* Available data *

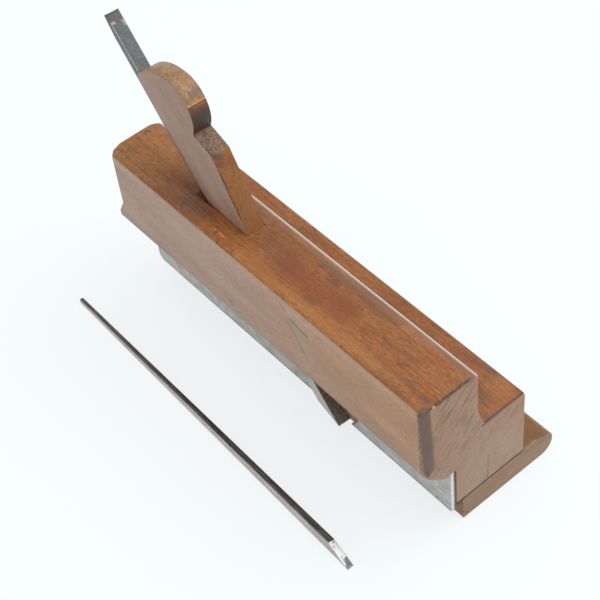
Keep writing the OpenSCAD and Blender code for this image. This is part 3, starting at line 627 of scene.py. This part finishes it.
spareMarks = [
    ((69.7, -70.4, 5.2), (70.5, -70.4, 4.8), 0.22, 0.8, 0.4, 0.75, (110, 110, 112)),
    ((67.6, -69.5, 6.1), (68.8, -69.5, 5.7), 0.25, 0.7, 0.3, 0.9, (58, 50, 48)),
    ((74, -70.4, 2.8), (76.4, -70.6, 1.4), 0.22, 0.8, 0.5, 0.75, (98, 97, 94)),
    ((68.4, -71.1, 5.9), (76.8, -71.2, 1.2), 0.25, 0.8, 0.3, 0.6, (246, 248, 246)),
]


# the spare iron's black back, and its ground bevel, whose tip has dulled
def spareColour(tree, place, facing, colour, scratches):
    look = steelSets["spare"]
    split = axesOf(tree, place)
    streaks = ramp(tree, noise(tree, place, 0.8, 3, 0.7, (0.06, 1, 1)), 0.42, 0.6)
    back = paint(tree, look["back"], look["backDark"], streaks, 0.9)
    back = paint(tree, back, look["backScratch"], scratches, 0.6)
    uneven = calc(tree, "ADD", split["X"], calc(tree, "MULTIPLY", noise(tree, place, 1.0, 3, 0.7), 5))
    up = ramp(tree, facing["Z"], 0.3, 0.6)
    ground = paint(tree, look["bevel"], look["bevelDull"],
                   ramp(tree, noise(tree, place, 1.2, 4, 0.75), 0.54, 0.7))
    colour = paint(tree, colour, ground, calc(tree, "MULTIPLY", up, ramp(tree, split["X"], 67.6, 68)))
    # the dull part starts further back on the side next to the plane
    slanting = calc(tree, "MULTIPLY", calc(tree, "ADD", split["Y"], 69.4), 1.3)
    tip = calc(tree, "ADD", split["X"], calc(tree, "MULTIPLY", noise(tree, place, 1.6, 4, 0.75), 9))
    tip = calc(tree, "ADD", tip, slanting)
    dull = paint(tree, look["tip"], look["tipDark"],
                 ramp(tree, noise(tree, place, 0.8, 3, 0.7), 0.42, 0.6))
    colour = paint(tree, colour, dull, calc(tree, "MULTIPLY", up, ramp(tree, tip, 79.3, 80.1)), 0.85)
    onBack = calc(tree, "MULTIPLY", ramp(tree, facing["Z"], 0.5, 0.8), ramp(tree, uneven, 70.9, 70.5))
    return paint(tree, colour, back, onBack)


# the fitted iron's speckle, with a brown face and a bright side near the cutting edge
def ironColour(tree, place, facing, colour):
    look = steelSets["iron"]
    split = axesOf(tree, place)
    speckle = ramp(tree, noise(tree, place, 1.1, 4, 0.8), 0.5, 0.66)
    colour = paint(tree, colour, look["speckle"], speckle, 0.4)
    side = ramp(tree, calc(tree, "ABSOLUTE", facing["Y"]), 0.6, 0.85)
    low = ramp(tree, split["Z"], 30, 20)
    rusty = paint(tree, look["rust"], look["rustLight"],
                  ramp(tree, noise(tree, place, 1.3, 4, 0.75), 0.4, 0.6))
    rusty = paint(tree, rusty, look["rustLow"], ramp(tree, split["Z"], 9, 3), 0.4)
    colour = paint(tree, colour, rusty, low, 0.8)
    colour = paint(tree, colour, look["sideLow"], calc(tree, "MULTIPLY", low, side), 0.85)
    sideHigh = calc(tree, "MULTIPLY", side, ramp(tree, split["Z"], 20, 30))
    return paint(tree, colour, look["side"], sideHigh, 0.6)


def steel(name, marks, origin=(0, 0, 0), turn=(0, 0, 0)):
    look = steelSets[name]
    material, tree, shader, place, facing = startMaterial(name + "Metal", origin, turn)
    surface = useGroup(tree, "steel", {"Place": place, "Slant": look["slant"]})
    colour = paint(tree, look["colour"], look["dark"], surface["Blotches"], 0.6)
    colour = paint(tree, colour, look["light"], surface["Brushed"], 0.3)
    colour = paint(tree, colour, look["light"], surface["Scratches"], 0.5)
    colour = paint(tree, colour, look["dark"], surface["Pits"], 0.55)
    if name == "spare":
        colour = spareColour(tree, place, facing, colour, surface["Scratches"])
    if name == "iron":
        colour = ironColour(tree, place, facing, colour)
    wear = useGroup(tree, "wear", {"Place": place, "Breakup": 0.7})["Mask"]
    colour = paint(tree, colour, look["edge"], wear, 0.6)
    colour = addMarks(tree, place, colour, marks)
    tree.links.new(colour, shader.inputs["Base Color"])
    rough = ramp(tree, surface["Brushed"], 0, 1, look["roughness"] + 0.1, look["roughness"] - 0.06)
    tree.links.new(rough, shader.inputs["Roughness"])
    height = calc(tree, "MULTIPLY", surface["Brushed"], 0.4)
    height = calc(tree, "SUBTRACT", height, surface["Scratches"])
    bump = addNode(tree, "ShaderNodeBump", {"Height": height, "Strength": 0.3,
                   "Distance": 0.04 * millimetre})
    tree.links.new(bump.outputs[0], shader.inputs["Normal"])
    shader.inputs["Metallic"].default_value = look["metallic"]
    return material


materials = {
    "stockTop": stockWood("oldBeechTop", marksOn(stockMarks, 2, stockFaces["top"])),
    "stockLow": stockWood("oldBeechLow", marksOn(stockMarks, 2, stockFaces["shoulder"])),
    "stockSide": stockWood("oldBeechSide", marksOn(stockMarks, 1, stockFaces["sides"])),
    "stockEnd": stockWood("oldBeechEnd", marksOn(stockMarks, 0, stockFaces["ends"])),
    "fence": fenceWood(),
    "wedge": wedgeWood(),
    "skate": steel("skate", skateMarks),
    "iron": steel("iron", ironMarks, bedOrigin, bedTurn),
    "spare": steel("spare", spareMarks),
    "screw": steel("screw", []),
    "brassPlate": steel("brassPlate", []),
    "brassScrew": steel("brassScrew", []),
}
print("materials made")


# how a copy is cleaned and eased: distances in metres, angles in degrees
easeSet = {
    "merge": 0.00001,
    "flat": 0.4,
    "sharp": 32,
    "smooth": 35,
    "segments": 2,
    "facing": 0.6,
    "topAbove": 0.065,
}


# a softened copy of a node: its arrises are eased by a width in millimetres, as use has eased them
def easedCopy(nodeName, pieceName, body, looks, width, cutters=()):
    piece = bpy.data.objects.new(pieceName, nodes[nodeName].data.copy())
    bpy.context.scene.collection.objects.link(piece)
    bpy.ops.object.select_all(action="DESELECT")
    piece.select_set(True)
    bpy.context.view_layer.objects.active = piece
    bpy.ops.object.mode_set(mode="EDIT")
    bpy.ops.mesh.select_all(action="SELECT")
    bpy.ops.mesh.remove_doubles(threshold=easeSet["merge"])
    bpy.ops.mesh.dissolve_limited(angle_limit=math.radians(easeSet["flat"]))
    bpy.ops.object.mode_set(mode="OBJECT")
    for cutter in cutters:
        cut = piece.modifiers.new("chip", "BOOLEAN")
        cut.object = cutter
        cut.operation = "DIFFERENCE"
        cut.solver = "EXACT"
        bpy.ops.object.modifier_apply(modifier=cut.name)
    ease = piece.modifiers.new("ease", "BEVEL")
    ease.width = width * millimetre
    ease.segments = easeSet["segments"]
    ease.limit_method = "ANGLE"
    ease.angle_limit = math.radians(easeSet["sharp"])
    bpy.ops.object.modifier_apply(modifier=ease.name)
    piece.data.materials.clear()
    for look in looks:
        piece.data.materials.append(materials[look])
    # several looks are those of the top, the shoulder, the sides and the ends
    if len(looks) > 1:
        for face in piece.data.polygons:
            up = face.normal.z > easeSet["facing"]
            high = face.center.z > easeSet["topAbove"]
            end = abs(face.normal.x) > easeSet["facing"]
            face.material_index = 0 if up and high else 1 if up else 3 if end else 2
    bpy.ops.object.shade_smooth_by_angle(angle=math.radians(easeSet["smooth"]))
    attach(piece, body)
    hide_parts(nodeName)
    print("eased", pieceName, len(piece.data.polygons))


# small chips out of the stock's arrises: place, size and turn
chipSet = {
    "toeTopRight": ((92.3, -36.6, 82.9), (0.6, 1.3, 0.6), 20),
    "toeTopMiddle": ((92.3, -30.4, 82.9), (0.5, 1.6, 0.5), -6),
    "toeTopLeft": ((92.4, -18.4, 82.7), (0.6, 1.0, 0.7), -30),
    "chamferTop": ((91.9, -43.3, 79), (0.7, 0.5, 1.0), 30),
    "chamferMiddle": ((91.9, -43.4, 66), (0.7, 0.6, 0.8), 30),
    "chamferFoot": ((91.9, -43.4, 57), (0.7, 0.6, 0.9), 30),
    "mortiseStart": ((-44.8, -31.7, 82.8), (1.3, 0.5, 0.6), 10),
    "mortiseUpper": ((-41.4, -31.7, 82.8), (1.8, 0.55, 0.7), 4),
    "shoulderToe": ((92.3, -4, 50.6), (0.5, 1.4, 0.5), 15),
    "shoulderMiddle": ((92.3, 2.4, 50.6), (0.45, 1.0, 0.45), -10),
    "fenceSideToe": ((92.4, 7.9, 50.2), (1.1, 1.0, 1.8), 0),
}


def makeChips():
    chips = []
    for name, (place, size, turn) in chipSet.items():
        bpy.ops.object.select_all(action="DESELECT")
        bpy.ops.mesh.primitive_ico_sphere_add(subdivisions=2, radius=millimetre,
                                              location=[v * millimetre for v in place])
        chip = bpy.context.object
        chip.name = "cutter" + name
        chip.scale = size
        chip.rotation_euler = (0, 0, math.radians(turn))
        bpy.ops.object.transform_apply(location=True, rotation=True, scale=True)
        chips.append(chip)
    return chips


chips = makeChips()
easedCopy("stock", "wornStock", "stock",
          ("stockTop", "stockLow", "stockSide", "stockEnd"), width=0.5, cutters=chips)
for chip in chips:
    bpy.data.objects.remove(chip)
easedCopy("fence", "wornFence", "fence", ["fence"], width=0.4)
easedCopy("wedge", "wornWedge", "wedge", ["wedge"], width=0.4)
easedCopy("cutting_iron", "fittedIron", "cutting_iron", ["iron"], width=0.15)
easedCopy("skate_rear", "rearPlate", "stock", ["skate"], width=0.12)
easedCopy("skate_front", "frontPlate", "stock", ["skate"], width=0.12)
easedCopy("spare_iron", "secondIron", "spare_iron", ["spare"], width=0.12)

# the small metal nodes keep their shapes
nodeLooks = {
    "skate_screws_rear": "screw",
    "skate_screws_front": "screw",
    "fence_screw_heel": "screw",
    "fence_screw_toe": "screw",
    "slot_plate_heel": "brassPlate",
    "slot_plate_toe": "brassPlate",
    "slot_plate_screws_heel": "brassScrew",
    "slot_plate_screws_toe": "brassScrew",
}
for name, look in nodeLooks.items():
    nodes[name].data.materials.clear()
    nodes[name].data.materials.append(materials[look])
print("pieces made")


# pale floor that keeps the shadow and can be looked through from below
stageSet = {
    "size": 6.0,
    "height": -0.0001,
    "floor": (0.86, 0.94, 1.0, 1),
    "glow": (0.972, 0.998, 1.0, 1),
    "glowShare": 0.78,
    "world": 0.8,
    "sky": (0.94, 0.97, 1.0, 1),
    "keySize": 0.9,
    "keyPower": 6.0,
    "keyPlace": (0.35, 0.45, 1.0),
    # in millimetres: half the length and width of the clear place under the fence, how far it lies
    # to the right, and how close to the floor a ray starts that passes through it anywhere
    "clearLength": 92,
    "clearWidth": 22,
    "clearOffset": 2,
    "clearNear": 0.8,
}


# 1 for rays that show the background: straight from the camera, in a reflection or through glass
def showsBackground(tree):
    path = addNode(tree, "ShaderNodeLightPath").outputs
    shown = calc(tree, "MAXIMUM", path["Is Camera Ray"], path["Is Glossy Ray"])
    return calc(tree, "MAXIMUM", shown, path["Is Transmission Ray"])


def makeStage():
    bpy.ops.object.select_all(action="DESELECT")
    bpy.ops.mesh.primitive_plane_add(size=stageSet["size"], location=(0, 0, stageSet["height"]))
    floor = bpy.context.object
    floor.name = "floor"
    material = bpy.data.materials.new("paleFloor")
    material.use_nodes = True
    tree = material.node_tree
    tree.nodes.remove(tree.nodes["Principled BSDF"])
    base = addNode(tree, "ShaderNodeBsdfDiffuse", {"Color": stageSet["floor"]}).outputs[0]
    glow = addNode(tree, "ShaderNodeEmission", {"Color": stageSet["glow"], "Strength": 1.0}).outputs[0]
    share = calc(tree, "MULTIPLY", showsBackground(tree), stageSet["glowShare"])
    mixed = addNode(tree, "ShaderNodeMixShader", {0: share, 1: base, 2: glow}).outputs[0]
    clear = addNode(tree, "ShaderNodeBsdfTransparent").outputs[0]
    below = addNode(tree, "ShaderNodeNewGeometry").outputs["Backfacing"]
    # light reaches an underside that rests on the floor, and the slots over the fence's own place
    path = addNode(tree, "ShaderNodeLightPath").outputs
    where = addNode(tree, "ShaderNodeTexCoord").outputs["Object"]
    spot = axesOf(tree, where)
    along = calc(tree, "ABSOLUTE", spot["X"])
    along = calc(tree, "LESS_THAN", along, stageSet["clearLength"] * millimetre)
    aside = calc(tree, "ABSOLUTE", calc(tree, "ADD", spot["Y"], stageSet["clearOffset"] * millimetre))
    across = calc(tree, "LESS_THAN", aside, stageSet["clearWidth"] * millimetre)
    close = calc(tree, "LESS_THAN", path["Ray Length"], stageSet["clearNear"] * millimetre)
    close = calc(tree, "MAXIMUM", close, calc(tree, "MULTIPLY", along, across))
    close = calc(tree, "MULTIPLY", close, calc(tree, "SUBTRACT", 1.0, path["Is Camera Ray"]))
    unseen = calc(tree, "MAXIMUM", below, close)
    whole = addNode(tree, "ShaderNodeMixShader", {0: unseen, 1: mixed, 2: clear}).outputs[0]
    tree.links.new(whole, tree.nodes["Material Output"].inputs["Surface"])
    floor.data.materials.append(material)
    world = bpy.data.worlds.new("studio")
    bpy.context.scene.world = world
    world.use_nodes = True
    tree = world.node_tree
    bright = showsBackground(tree)
    background = tree.nodes["Background"].inputs
    tree.links.new(ramp(tree, bright, 0, 1, stageSet["world"], 1), background["Strength"])
    tree.links.new(paint(tree, stageSet["sky"], (1, 1, 1, 1), bright), background["Color"])
    lamp = bpy.data.lights.new("softBox", "AREA")
    lamp.size = stageSet["keySize"]
    lamp.energy = stageSet["keyPower"]
    key = bpy.data.objects.new("softBox", lamp)
    bpy.context.scene.collection.objects.link(key)
    key.location = stageSet["keyPlace"]
    key.rotation_euler = (-key.location).to_track_quat("-Z", "Y").to_euler()
    bpy.context.scene.view_settings.view_transform = "Standard"


makeStage()
print("stage set")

* Requirements *
State only how many lines in the material include "body".

* Task answer *
2